There are countless ways that our passions can translate into jobs, and by extension, lucrative careers. And isn’t that a magical thing?

Yes, of course, it is.

I submit, however, that it is a rare thing.

I would argue that we are doing future generations a disservice by emphasizing the importance of CAREER equaling PASSION.

Don’t get me wrong. I think encouraging our children to reach for the stars and strive for their dreams is important and valuable. I strongly believe in setting goals and working hard to achieve them. I just don’t think that everyone should expect their passions to be their careers.

By all means, have something in your life that inspires you—that drives you and brings you immense satisfaction and fulfillment. After all, what else are we living for??

But it doesn’t have to be the way you make money.

There are jobs in our society that are absolutely important and necessary that may not be anyone’s “passion.” They are valuable and vital to our world, and the execution of them makes our world a better place. There is immense honor and satisfaction in a job well done—in working hard faithfully and consistently.

I think it’s important to acknowledge that “Following Your Passion” to make a living is a lovely idea.

But it’s not necessarily reality for most people.

My husband has a mind that is SUPER mechanical. He can fix anything. These skills apply to computers, vehicles, carpentry, electronics—you name it. He has worked really hard over the last 15+ years and now has a successful appliance repair company. He built it from the ground up and puts his absolute best into that company day in and day out. I am constantly in awe of how hard he works and how much of his down time is dedicated to making the business even better.

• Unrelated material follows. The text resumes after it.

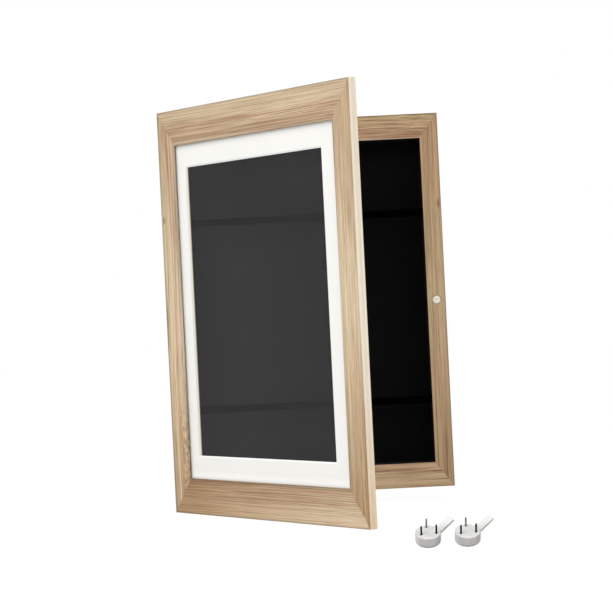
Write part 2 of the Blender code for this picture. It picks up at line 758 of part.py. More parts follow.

But it is definitely not his passion.

It is something he’s really, really good at. He’s worked hard to make it a successful career and he gives it 110% every single day. He does it because he has a great work ethic and is a responsible member of society with a family to take care of. He does it because being successful allows him the opportunity to pursue his actual passions.

I know countless others like my husband who work hard because that is what most of us must do to pay the bills and do our part to contribute to society.

Instead of living to work, we work to LIVE.

So please, pursue those passions whatever they may be. Find those things that make life worth living—that make it a beautiful journey full of joy. Just don’t buy into the hype that your job has to be the “Be All End All” of fulfillment.